Lately, these extremes are ratcheting up to a new level. In the face of mounting evidence that the American motoring habit is one of the most destructive forces on the planet today, we seem to be working overtime to convince ourselves it’s all OK. Rather than face facts and fix problems, we're desparate to move one more sports ute off the showroom floor before the whole thing falls apart. In the process, American car culture is moving to a place of relentless absurdity, so far beyond the realm of irony that it has become the very parody of itself. Evidence:

Exhibit A: The magazine ad for the Lincoln Aviator that has been running in high-brow magazines for months, starts with a bio of "Carlos," the classic New York City bike messenger. It goes on to compare the cyclist, "nimble, alert, and able to anticipate" to Lincoln’s 3-ton, 16-foot, 13 m.p.g. urban artery clogger. Like Carlos on his bike, the Aviator maneuvers by "by reflex and bursts of acceleration. It’s a constant adrenaline rush."
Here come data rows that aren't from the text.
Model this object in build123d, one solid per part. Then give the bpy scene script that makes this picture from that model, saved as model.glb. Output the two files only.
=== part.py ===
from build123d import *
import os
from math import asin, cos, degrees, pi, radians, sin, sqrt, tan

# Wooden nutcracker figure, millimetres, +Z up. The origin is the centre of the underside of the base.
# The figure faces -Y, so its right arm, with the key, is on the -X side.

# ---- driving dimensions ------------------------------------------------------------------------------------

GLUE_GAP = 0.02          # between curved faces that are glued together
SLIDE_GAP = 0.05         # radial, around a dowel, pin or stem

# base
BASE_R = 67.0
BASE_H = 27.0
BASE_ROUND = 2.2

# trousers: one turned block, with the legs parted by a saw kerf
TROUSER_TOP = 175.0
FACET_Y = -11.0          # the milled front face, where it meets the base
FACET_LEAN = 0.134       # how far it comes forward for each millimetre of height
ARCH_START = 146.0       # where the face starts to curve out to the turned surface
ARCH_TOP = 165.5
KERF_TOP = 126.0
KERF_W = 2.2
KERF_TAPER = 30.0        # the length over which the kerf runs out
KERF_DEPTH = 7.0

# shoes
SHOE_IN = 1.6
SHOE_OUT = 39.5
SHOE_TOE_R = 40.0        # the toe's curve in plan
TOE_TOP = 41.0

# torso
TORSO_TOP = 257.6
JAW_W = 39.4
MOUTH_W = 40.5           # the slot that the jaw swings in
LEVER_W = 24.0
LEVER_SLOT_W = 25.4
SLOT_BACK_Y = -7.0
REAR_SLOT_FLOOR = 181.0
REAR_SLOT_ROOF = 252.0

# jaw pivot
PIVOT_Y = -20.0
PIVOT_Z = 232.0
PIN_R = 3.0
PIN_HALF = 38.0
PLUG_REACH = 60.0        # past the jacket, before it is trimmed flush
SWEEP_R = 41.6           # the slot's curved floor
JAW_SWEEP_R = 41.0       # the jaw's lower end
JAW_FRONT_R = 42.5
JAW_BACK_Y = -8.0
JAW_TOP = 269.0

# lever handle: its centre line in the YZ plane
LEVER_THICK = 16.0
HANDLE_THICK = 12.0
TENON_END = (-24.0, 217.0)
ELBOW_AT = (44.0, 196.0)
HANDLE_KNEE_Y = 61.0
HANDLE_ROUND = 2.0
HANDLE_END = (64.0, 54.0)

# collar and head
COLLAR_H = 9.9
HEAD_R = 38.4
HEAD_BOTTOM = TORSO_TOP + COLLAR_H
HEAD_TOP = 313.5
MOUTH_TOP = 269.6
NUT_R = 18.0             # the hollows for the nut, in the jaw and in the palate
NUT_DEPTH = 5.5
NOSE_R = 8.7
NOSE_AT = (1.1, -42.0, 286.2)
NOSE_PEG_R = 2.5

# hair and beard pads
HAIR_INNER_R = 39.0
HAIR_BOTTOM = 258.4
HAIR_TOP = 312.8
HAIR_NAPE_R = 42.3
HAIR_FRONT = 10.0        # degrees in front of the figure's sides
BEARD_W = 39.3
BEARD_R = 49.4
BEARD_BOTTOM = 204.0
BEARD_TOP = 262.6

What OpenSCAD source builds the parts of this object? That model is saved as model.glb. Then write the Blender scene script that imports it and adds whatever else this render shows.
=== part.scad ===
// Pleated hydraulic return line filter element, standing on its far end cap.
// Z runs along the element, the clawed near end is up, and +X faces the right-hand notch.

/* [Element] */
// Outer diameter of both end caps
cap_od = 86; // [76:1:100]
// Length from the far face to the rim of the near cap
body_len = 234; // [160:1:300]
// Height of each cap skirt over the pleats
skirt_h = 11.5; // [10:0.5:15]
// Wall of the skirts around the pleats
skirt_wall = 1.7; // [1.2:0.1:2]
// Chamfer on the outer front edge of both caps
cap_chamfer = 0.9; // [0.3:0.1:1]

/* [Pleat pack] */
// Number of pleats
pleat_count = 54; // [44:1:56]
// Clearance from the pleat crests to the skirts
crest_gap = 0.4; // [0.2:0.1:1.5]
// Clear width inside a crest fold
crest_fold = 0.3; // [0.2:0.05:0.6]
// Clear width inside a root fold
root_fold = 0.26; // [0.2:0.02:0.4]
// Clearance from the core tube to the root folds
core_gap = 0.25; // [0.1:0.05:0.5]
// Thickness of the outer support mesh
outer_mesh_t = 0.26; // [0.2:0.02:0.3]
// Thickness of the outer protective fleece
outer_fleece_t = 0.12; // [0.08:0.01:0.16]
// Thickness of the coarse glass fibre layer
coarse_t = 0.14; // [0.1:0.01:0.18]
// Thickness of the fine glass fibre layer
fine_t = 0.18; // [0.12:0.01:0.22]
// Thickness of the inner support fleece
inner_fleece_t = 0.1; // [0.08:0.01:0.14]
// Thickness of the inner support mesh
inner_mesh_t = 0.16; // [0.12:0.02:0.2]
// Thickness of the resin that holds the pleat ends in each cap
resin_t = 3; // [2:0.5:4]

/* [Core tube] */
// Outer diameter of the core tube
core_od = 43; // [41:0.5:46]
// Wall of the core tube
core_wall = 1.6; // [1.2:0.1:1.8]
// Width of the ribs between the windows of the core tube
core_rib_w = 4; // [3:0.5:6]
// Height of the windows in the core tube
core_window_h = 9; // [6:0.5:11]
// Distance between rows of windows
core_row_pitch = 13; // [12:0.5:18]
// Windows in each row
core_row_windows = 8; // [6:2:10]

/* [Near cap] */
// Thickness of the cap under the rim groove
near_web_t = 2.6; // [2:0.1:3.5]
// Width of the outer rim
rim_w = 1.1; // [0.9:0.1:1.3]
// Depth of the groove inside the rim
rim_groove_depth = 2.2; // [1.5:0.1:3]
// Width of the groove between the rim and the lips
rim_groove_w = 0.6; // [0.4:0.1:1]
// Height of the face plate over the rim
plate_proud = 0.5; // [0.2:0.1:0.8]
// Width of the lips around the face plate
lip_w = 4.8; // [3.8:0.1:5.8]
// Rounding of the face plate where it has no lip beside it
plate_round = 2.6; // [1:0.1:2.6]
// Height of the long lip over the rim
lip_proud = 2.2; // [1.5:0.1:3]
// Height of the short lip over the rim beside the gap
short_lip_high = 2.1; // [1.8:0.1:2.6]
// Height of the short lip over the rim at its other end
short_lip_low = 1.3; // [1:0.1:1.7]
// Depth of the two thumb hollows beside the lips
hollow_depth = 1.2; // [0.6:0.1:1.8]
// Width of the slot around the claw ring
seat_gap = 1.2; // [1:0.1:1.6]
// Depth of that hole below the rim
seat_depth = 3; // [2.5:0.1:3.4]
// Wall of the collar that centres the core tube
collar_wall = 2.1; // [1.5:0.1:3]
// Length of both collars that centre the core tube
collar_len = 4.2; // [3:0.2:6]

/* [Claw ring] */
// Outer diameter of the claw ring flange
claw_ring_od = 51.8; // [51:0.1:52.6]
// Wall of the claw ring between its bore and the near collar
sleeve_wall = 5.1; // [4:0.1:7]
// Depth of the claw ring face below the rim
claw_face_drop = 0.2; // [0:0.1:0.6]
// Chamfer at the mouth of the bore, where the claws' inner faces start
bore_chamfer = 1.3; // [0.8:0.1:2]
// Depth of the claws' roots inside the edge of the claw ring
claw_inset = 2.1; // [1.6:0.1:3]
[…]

Exhibit B: On December 2, a few days after hundreds of heavily-equipped police decimated November's Critical Mass bike ride, midtown traffic ground to a halt for a NASCAR rally in Times Square. After revving engines, squealing tires, spewing noxious crap, and taking a spin around the neighborhood, 2003 champion Matt Kenseth noted, "That was pretty amazing to be able to shut down the city like that. I don't think traffic will be the same all day."
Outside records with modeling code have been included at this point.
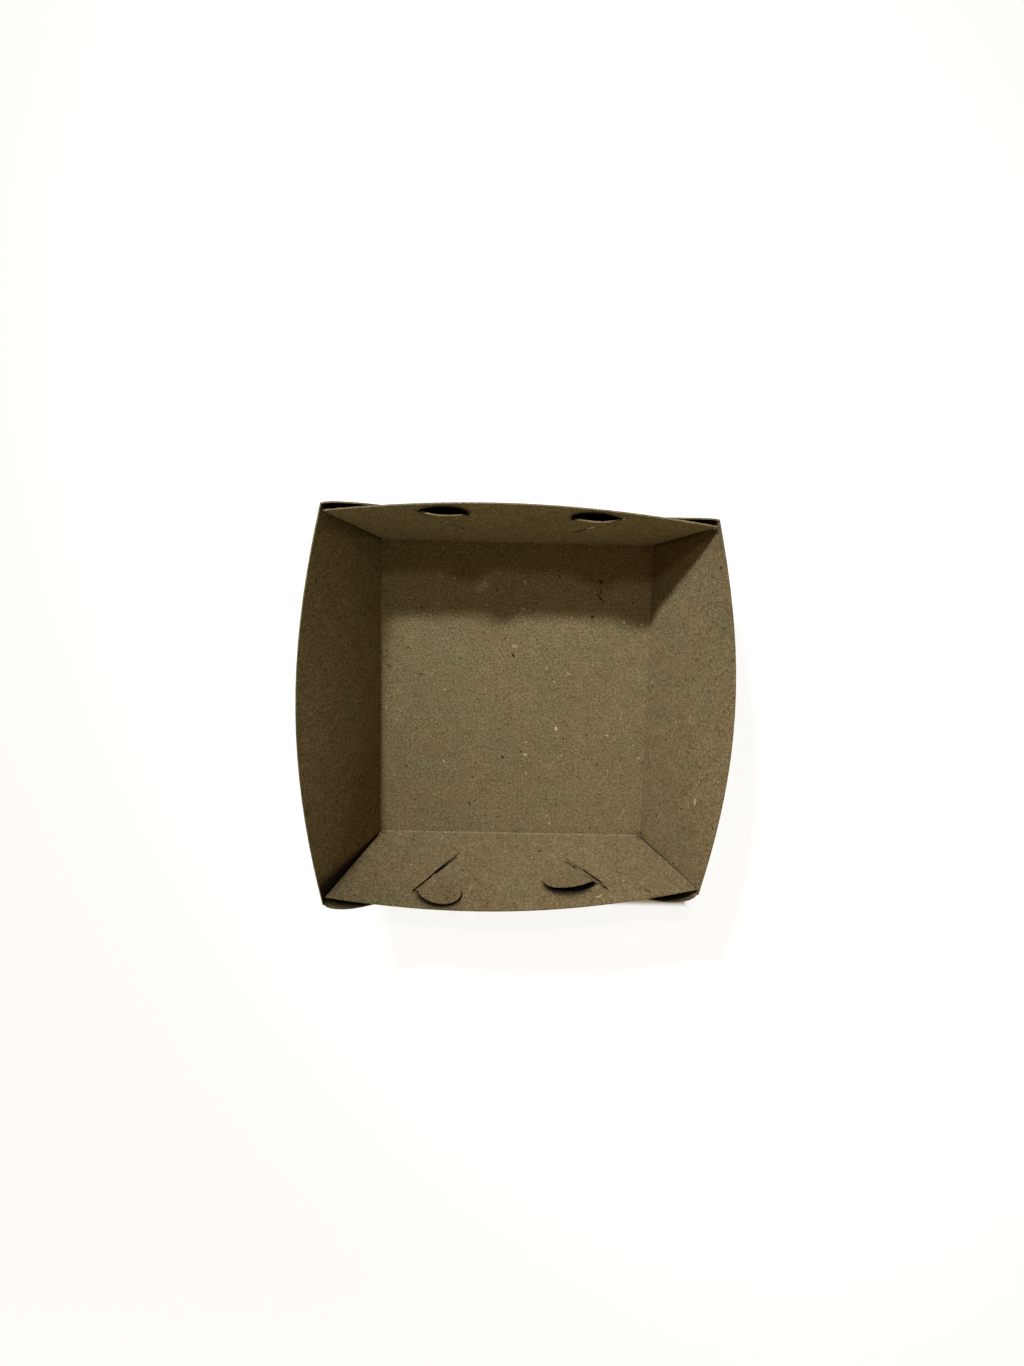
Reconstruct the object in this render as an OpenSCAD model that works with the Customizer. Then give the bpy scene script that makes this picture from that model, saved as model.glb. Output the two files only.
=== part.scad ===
// Open takeaway box folded from one sheet of brown recycled board.
// Millimetres. The origin is the middle of the underside of the base, up is +Z.
// Front is -Y, back is +Y, left is -X and right is +X.

/* [Board] */
// Thickness of the board
board_t = 0.55; // [0.4:0.05:0.8]
// Distance from a fold line at which the board starts to bend
fold_reach = 0.7; // [0.6:0.1:1.2]

/* [Base] */
// Width of the base between the left and the right fold
base_w = 110; // [98:1:150]
// Depth of the base between the front and the back fold
base_d = 122.4; // [90:1:160]

/* [Left and right walls] */
// Slant height of these walls at the corners of the rim
side_h = 46.2; // [38:0.5:56]
// Extra height of their rim half way between the corners
side_arch = 6.4; // [0:0.5:10]
// How far their rim bows outward half way between the corners
side_bow = 5.4; // [0:0.5:8]
// Outward lean of these walls from upright, in degrees
side_lean = 21.8; // [10:0.2:30]

/* [Front and back walls] */
// Slant height of these walls at the corners of the rim
end_h = 44; // [38:0.5:54]
// Extra height of their rim half way between the corners
end_arch = 3.5; // [0:0.5:8]
// How far the front rim bows outward
front_bow = 4.8; // [0:0.5:6]
// How far the back rim bows outward
back_bow = 3.8; // [0:0.5:6]
// Outward lean of the front wall from upright, in degrees
front_lean = 13.4; // [7:0.2:22]
// Outward lean of the back wall from upright, in degrees
back_lean = 12.7; // [7:0.2:22]
// How much less the front wall leans at its right end than in the middle
front_pull = 4.4; // [0:0.2:5]
// How much less the back wall leans at its right end than in the middle
back_pull = 1.6; // [0:0.2:5]
// Clear gap between a free end of these walls and the side wall
edge_gap = 0.5; // [0.3:0.1:1.2]
// Clear gap between the folds of two walls at a corner of the base
corner_gap = 0.25; // [0.2:0.05:0.6]

/* [Wings] */
// Slant height above the base at which a wing leaves its side wall
wing_start = 1.6; // [1.6:0.2:8]
// Clear gap between a wing and the wall it covers, at the base corner
pocket_low = 0.45; // [0.3:0.05:1]
// Clear gap between a wing and the wall it covers, at the rim corner
pocket_top = 2; // [0.8:0.1:3]
// Height of the top edge of a wing over the straight line to its tongue
wing_crown = 2; // [0:0.5:4]
// Clear gap between a wing and the wall where it reaches the slit
wing_gap = 0.2; // [0.15:0.05:0.4]
// Distance before the slit from which a wing lies along the wall
wing_lap = 2; // [1.6:0.1:4]

/* [Slits] */
// Distance of the inner end of a slit from the base corner, along the wall
slit_in = 33.4; // [30:0.5:36]
// Length of a slit along the wall
slit_run = 16.6; // [12:0.2:18]
// Height of a slit up the wall
slit_rise = 21.2; // [18:0.2:24]
// Depth of the outer end of a front slit below the corner of the rim
front_drop = 5.2; // [3.5:0.1:7]
// Depth of the outer end of a back slit below the corner of the rim
back_drop = 2.6; // [2:0.1:7]
// Length over which a front slit closes beside the tongue
front_close = 2; // [1:0.2:8]
// Length over which a back slit closes beside the tongue
back_close = 9; // [1:0.2:9.6]
// Clear space beside the tongue in the slit it passes through
slit_clear = 0.36; // [0.3:0.02:0.8]
// Width of a slit at its two ends
slit_tip = 0.4; // [0.3:0.1:0.8]

/* [Tongues] */
// Width of the neck of a tongue
neck_w = 11.2; // [9:0.2:13]
// Length of the rounded head of a tongue
head_l = 14.4; // [11:0.2:17]
// Distance from the shoulders of a head to its widest place
head_mid = 5; // [4:0.5:8]
// How far the head hooks past the neck towards the rim
hook_up = 2.6; // [1:0.2:3]
// How far the head hooks past the neck towards the base
hook_low = 0.8; // [0.6:0.2:2]
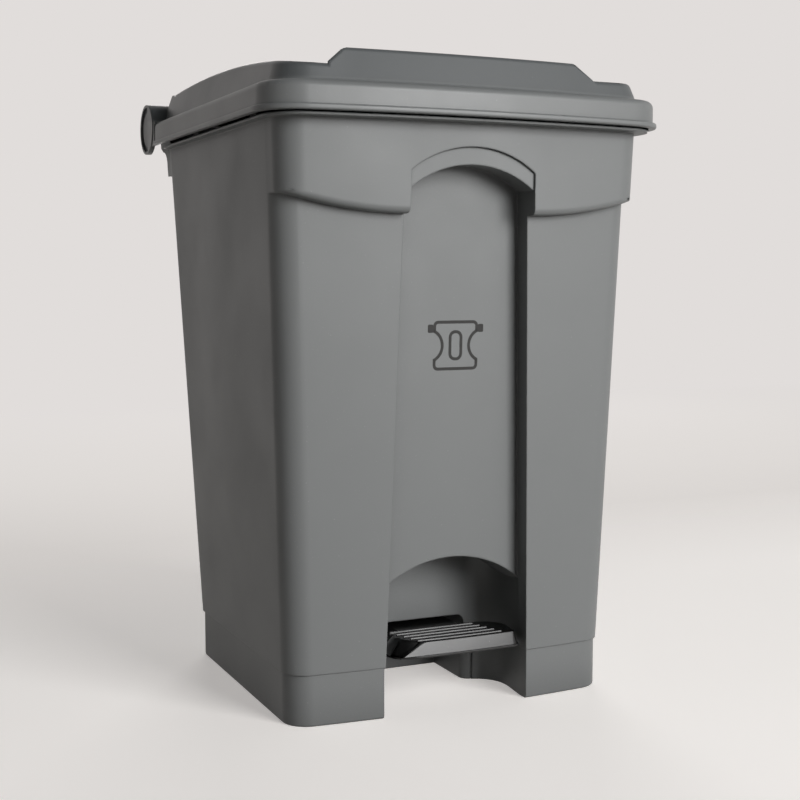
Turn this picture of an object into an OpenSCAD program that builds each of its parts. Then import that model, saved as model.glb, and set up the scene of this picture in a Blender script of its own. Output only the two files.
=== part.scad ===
// Step-on nappy bin of moulded plastic: a tapered tub on a separate base, a domed lid on two
// rear hinge pins, and a foot pedal that lifts the lid through a lever and a steel rod.
// The bin stands on z = 0, faces -Y, and is centred on the origin in X and in Y.

/* [Overall] */
// How far each side leans in from the rim down to the floor
side_draft = 18; // [14:0.5:24]
// Half the width of the tub at its rim
rim_half_w = 182; // [176:1:186]
// How far the front leans in from the rim down to the floor
front_draft = 18; // [14:0.5:24]
// Distance from the origin forward to the pillar fronts at the rim
rim_front = 178.5; // [174:0.5:182]
// How far the rear wall leans in from the rim down to the floor
rear_draft = 50; // [46:0.5:52]
// Distance from the origin back to the rear wall at the rim
rim_rear = 179.5; // [176:0.5:180]
// Height of the tub's rim
rim_z = 543; // [540:0.5:544]
// How far the fronts bulge forward in the middle
front_bow = 7; // [3:0.5:10]
// Radius of the tub's upright corners
corner_r = 25; // [18:1:32]
// Wall of the tub and the base
wall = 3; // [2.5:0.1:3.5]

/* [Collar and rim] */
// How far the collar stands ahead of the pillars
collar_out = 14.5; // [10:0.5:16]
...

Exhibit C: The proliferation of gigantic, grotesque vehicles with magnetized "support the troops" ribbons stuck to their rear-ends.
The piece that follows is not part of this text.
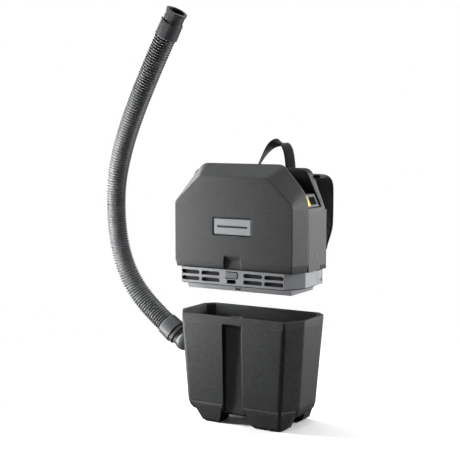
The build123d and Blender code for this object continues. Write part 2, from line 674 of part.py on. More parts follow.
def switch_frame():
    x0 = -SHELL_HALF - PLUG_PROUD
    y, z = SWITCH_Y, SWITCH_Z
    frame = block(x0, -SHELL_HALF + SHELL_WALL, y - 12, y + 12, z - 18, z + 18)
    return frame - block(x0 - 1, x0 + 8.6, y - 8.5, y + 8.5, z - 14, z + 14)


def switch_rocker():
    """Rocker that tilts on its middle, towards on or off."""
    x, z = -SHELL_HALF + 5, SWITCH_Z
    profile = [(x - 5.6, z + 11.6), (x - 4.6, z), (x - 3, z - 12.4), (x + 1, z - 12.4),
               (x + 2.4, z), (x + 0.6, z + 12.4)]
    return prism_y(profile, SWITCH_Y - 8, SWITCH_Y + 8) + rod_y(x, SWITCH_Y - 8.4, SWITCH_Y + 8.4, z, 1.5)


# ---- head: motor
def fan_housing():
    z0 = FAN_Z
    z1 = z0 + FAN_HEIGHT
    body = ring(MOTOR_X, MOTOR_Y, z0, z1, FAN_R, FAN_R - 3)
    body = body + ring(MOTOR_X, MOTOR_Y, z0, z0 + 2.5, FAN_R - 1, 16)
    return body + ring(MOTOR_X, MOTOR_Y, z1 - 2.5, z1, FAN_R - 1, MOTOR_R - 6)


def motor_can():
    z0 = FAN_Z + FAN_HEIGHT
    z1 = z0 + MOTOR_HEIGHT
    shell = ring(MOTOR_X, MOTOR_Y, z0, z1, MOTOR_R, MOTOR_R - 2.5)
    low = ring(MOTOR_X, MOTOR_Y, z0, z0 + BEARING_H, MOTOR_R - 1, BEARING_R)
    top = ring(MOTOR_X, MOTOR_Y, z1 - BEARING_H, z1, MOTOR_R - 1, BEARING_R)
    return shell + low + top


def motor_bearings():
    z0 = FAN_Z + FAN_HEIGHT
    z1 = z0 + MOTOR_HEIGHT
    rings = [ring(MOTOR_X, MOTOR_Y, z, z + BEARING_H, BEARING_R, SHAFT_R + SHAFT_FIT)
             for z in (z0, z1 - BEARING_H)]
    return Compound(rings)


def motor_stator():
    z0 = FAN_Z + FAN_HEIGHT + BEARING_H + 6
    return ring(MOTOR_X, MOTOR_Y, z0, z0 + MOTOR_HEIGHT - 2 * BEARING_H - 12, MOTOR_R - 2.5, 21)


def impeller():
    """Shaft, rotor and fan wheel, which turn together."""
    z0 = FAN_Z
    z1 = z0 + FAN_HEIGHT + MOTOR_HEIGHT
    shaft = post(MOTOR_X, MOTOR_Y, z0 + 8, z1 + 4, SHAFT_R)
    rotor_z = z0 + FAN_HEIGHT + BEARING_H + 6
    rotor = post(MOTOR_X, MOTOR_Y, rotor_z, z1 - BEARING_H - 6, 19)
    disc = post(MOTOR_X, MOTOR_Y, z0 + 30, z0 + 33, IMPELLER_R)
    hub = post(MOTOR_X, MOTOR_Y, z0 + 8, z0 + 33, 10)
    body = joined(shaft, rotor, disc, hub)
    blade = block(8, IMPELLER_R - 2, -1, 1, z0 + 12, z0 + 31)
    for turn in range(0, 360, 40):
        body = body + Pos(MOTOR_X, MOTOR_Y, 0) * Rot(0, 0, turn) * blade
    return body


def motor_mounts():
    """Rubber rings that carry the fan housing and steady the motor."""
    z0 = FAN_Z
    z1 = z0 + FAN_HEIGHT
    low = ring(MOTOR_X, MOTOR_Y, z0 + 3, z0 + 13, FAN_R + 5, FAN_R + 0.02)
    top = ring(MOTOR_X, MOTOR_Y, z1 + MOTOR_HEIGHT - 14, z1 + MOTOR_HEIGHT - 4, MOTOR_R + 5, MOTOR_R + 0.02)
    return Compound([low, top])


def motor_bracket():
    """Moulded bridge that holds both rubber rings inside the shells."""
    z0 = FAN_Z
    top_z = z0 + FAN_HEIGHT + MOTOR_HEIGHT - 14
    arm = block(MOTOR_X - 70, MOTOR_X + 70, MOTOR_Y - 14, MOTOR_Y + 14, top_z, top_z + 10)
    arm = arm - post(MOTOR_X, MOTOR_Y, top_z - 1, top_z + 11, MOTOR_R + 5.02)
    legs = [block(MOTOR_X + s * 70 - 3, MOTOR_X + s * 70 + 3, MOTOR_Y - 14, MOTOR_Y + 14,
                  BAND_Z + 3, top_z + 10) for s in (-1, 1)]
    low = block(MOTOR_X - 70, MOTOR_X + 70, MOTOR_Y - 14, MOTOR_Y + 14, BAND_Z + 3, BAND_Z + 12)
    low = low - post(MOTOR_X, MOTOR_Y, BAND_Z, BAND_Z + 13, FAN_R + 5.02)
    return joined(arm, low, *legs)


# ---- head: battery
def bay_front_outline():
    right = [(BAY_X1, BAY_Z), (BAY_X1, SIDE_TOP_Z - 4), (112.0, ARCH_TOP_Z - 6)]
    return right + [(BAY_X0 + 0.5, ARCH_TOP_Z - 6), (BAY_X0 + 0.5, BAY_Z)]


def battery_bay():
    """Cradle with a floor, two side walls and a tall front wall that closes off the cover."""
    x0, x1, wall = BAY_X0 + 0.5, BAY_X1, BAY_WALL
    y0, y1 = COVER_SPLIT_Y, ARCH_FRONT_Y - 0.4
    body = prism_y(bay_front_outline(), y0, y0 + wall)
    body = body + block(x0, x1, y0, y1, BAY_Z, BAY_Z + wall)
    body = body + block(x0, x0 + wall, y0, y1, BAY_Z, SIDE_TOP_Z)
    body = body + block(x1 - wall, x1, y0, y1, BAY_Z, SIDE_TOP_Z - 2)
    for x in (x0 + 12, x1 - 12):
        for z in (SEAM_Z + 49, SEAM_Z + 109):
            body = body + rod_y(x, y0 - 6, y0 + 1, z, 3)
    return body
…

The ribbons in particular are either so brazen or so clueless, they raise some obvious questions. Do Americans not see the link between their plush-bucket-seat-lifestyle and the necessity of a massive military presence alongside our Middle East gas station? Or do we understand the connection perfectly and have simply decided that blood for oil is a pretty good deal? After all, if Air Force aviators make it possible to cruise the city with eight cup-holders and a porn video playing in the dashboard of a Lincoln Aviator, the least we can do is slap a yellow magnet on the back and say, "Thanks, troops."



Comments

This comment has been removed by a blog administrator.

Cheers for noting that New York is different. How true that is. It's the biggest and densest of the pre-automobile cities and, despite Robert Moses's attempts to retrofit it for the car, it has been the one to remain best suited to alternate forms of transportation. That's what makes New York so great, and so unique in North America. The city should do what it can to promote its uniqueness because uniqueness encourages tourism, which creates even more pressure for intensity of land use and non-auto transport and reinforces New York's unique position. Instead, the city and state underfund mass transit and make every accomodation possible for drivers. We should follow London's lead and introduce congestion pricing south of 59th Street.

Here is my comment from earlier, sans non sequiturs and typos.

My favorite is Exhibit B: Somehow a group of people on bikes is more threatening to the city than an even that perpetuates the car culture that is inherently alien to New York. (Actually, the city does close down streets for bicyclists every May for the Five-Borough Bike Ride. There's also the annual summer Harlem Skyscraper Cycling Classic around Marcus Garvey Park, and numerous others. I think the city's issue is with the unplannedness of the event, rather than that it supports bicycling.)

Exhibit C: This one is an unbelievable irony.

Renee,
That Land Rover ad definitely belongs on the "beyond parody" list. It's pretty amazing, isn't it?